Les milieux des affaires n'échappent pas à ces tentatives de musèlements par ceux qui contrôlent pour l'instant cet appareil d'Etat, en l'occurrence certains dignitaires du CDP. Presque tous les opérateurs économiques sont sous surveillance. Il ne fait plus bon dans ce milieu d'être proche de Roch Marc Christian Kaboré, Salif Diallo, Simon Compaoré, etc. L'atmosphère est très pesante. La bataille est devenue plus rude entre les compagnons d'hier qu'avec l'opposition traditionnelle. Toutes ces batailles qui relèvent de la culture et des pratiques du système Compaoré n'apportent aucune réponse aux questions essentielles qui sous-tendent la crise. L'on semble avoir abandonné la quête de réponses pertinentes et réalistes à la médiation autosaisie. Pendant ce temps, chaque camp affûte ses armes, dans l'espoir de pouvoir surprendre l'adversaire, même s'il faut poignarder les médiateurs.

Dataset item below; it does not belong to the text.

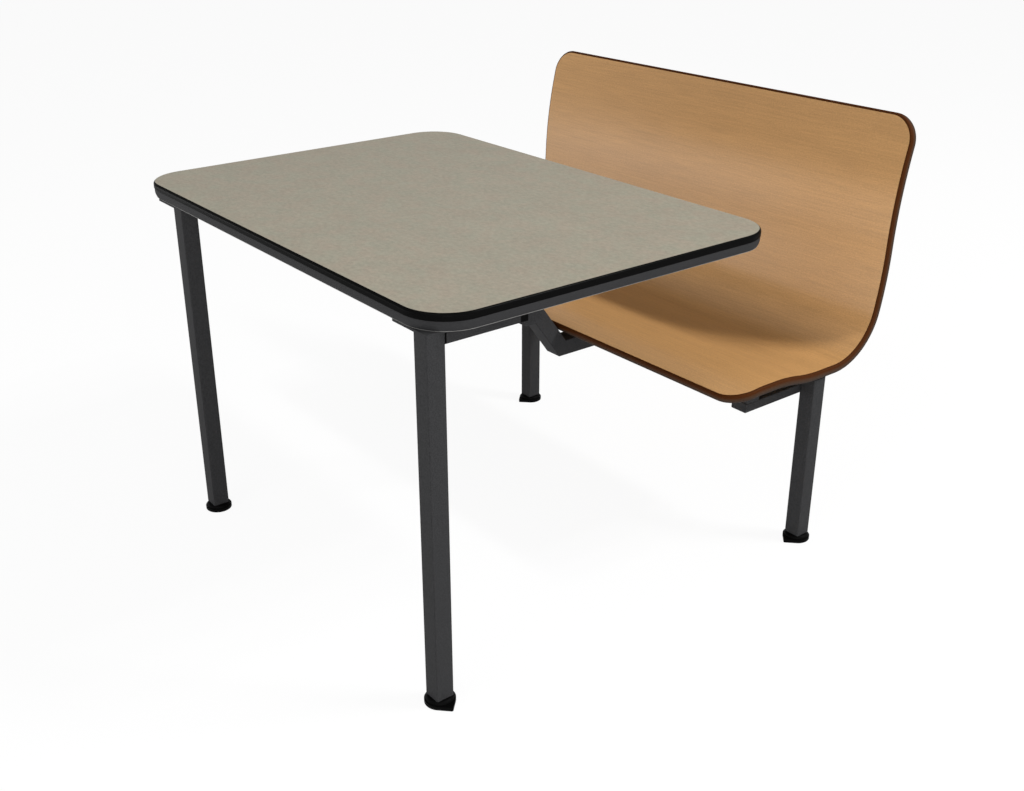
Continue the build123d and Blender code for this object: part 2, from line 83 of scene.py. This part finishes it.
# Each lamp: its name, place, width and height, and power in watts
LAMPS = (
    ("rear_lamp_left", (2.5, 2.9, 4.55), (0.6, 0.2), 92),
    ("rear_lamp_middle", (3.2, 2.9, 4.55), (0.6, 0.2), 103),
    ("rear_lamp_right", (3.9, 2.9, 4.55), (0.6, 0.2), 119),
    ("front_softbox", (0.8, -2.7, 3.6), (2.2, 1.6), 56),
    ("low_softbox", (-1.9, -2.5, 0.26), (3.2, 0.45), 23),
    ("camera_softbox", (3.2, -2.3, 1.1), (1.3, 1.3), 48),
    ("right_softbox", (4.2, -0.3, 0.35), (2.4, 0.6), 20),
)

# Finishes: the spread that holds most of a noise, and lengths in metres

NOISE_SPREAD = (0.3, 0.7)
LAMINATE_TINTS = ((1.03, 0.985, 0.985), (0.97, 1.012, 1.01))
THREAD_PITCH = 0.00125
PLY_PAIR = 0.0028

# How the shell's stained edge turns grey: from which depth to which, and towards what colour
EDGE_FADES = (
    (0.005, 0.010, paint(64, 48, 36)),
    (0.010, 0.016, paint(52, 48, 45)),
)

# Meshes: lengths in metres

MERGE_GAP = 0.000002
SMOOTH_ANGLE = radians(34)
LEVEL_GAP = 0.00001
FLAT_NORMAL = 0.999

# The bench shell: its whole thickness, and how finely its sheet is made
SHELL_THICKNESS = 0.0185
SHELL_CORNER_SEGMENTS = 24
SHELL_RIM_SEGMENTS = 6
ROUND_PROFILE = 0.5
SHELL_SKIN_INSET = 0.002
OUTLINE_STEPS = 64

# The shell's side outline along its face from the front lip: each run's radius and its turn in degrees,
# or its length and no turn
SHELL_RUNS = {
    "lip": (0.230, -19.9),
    "land": (0.035, 0),
    "fall": (0.346, -10.9),
    "level": (0.346, 10.9),
    "hollow": (0.049, 0),
    "knee": (0.113, 77.7),
    "lower_back": (0.727, 10.35),
    "lumbar": (0.988, -11.0),
    "top": (0.0748, 0),
}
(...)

L'autre trouvaille qui a tout autant du mal à affirmer son utilité politique et sociale dans le contexte actuel, c'est ce fameux Front républicain. C'est vrai que ça redonne à certains politiciens l'impression de revivre et de retrouver la scène. Mais stratégiquement, ça ressemble fort à un non-événement. C'est sans doute ce qui explique le courroux de certains contre la presse qu'ils accusent de vouloir se substituer au peuple.
Le renfort espéré de cette opposition bien burkinabè ne semble pas nullement pouvoir infléchir la tendance des rapports de forces actuels. Plus rien ne semble fonctionner du côté des roublards du pouvoir. La machine est grippée, pour ne pas dire qu'elle est foirée. Il y a très peu de chance que tous les apprentis mécaniciens qui accourent à Kosyam ou dans les environs ne soient de simples racketteurs, profiteurs devant l'éternel de la détresse des rois. Comme l'a dit, un des militants du MPP dans un entretien accordé à notre confrère Lefaso.net, « c'est la saison des récoltes ». Ils sont donc nombreux à vouloir récolter le maximum, d'autant plus que ça risque d'être la dernière saison pour eux.
Pendant donc que tout sera mis en œuvre pour étouffer ceux qui refusent de cautionner la marche forcée vers un pouvoir à vie, l'on se montrera trop généreux pour tous les flatteurs et autres flagorneurs. L'argent circule beaucoup en ce moment dans certains milieux. Pourvu que ça ne dérape pas dangereusement.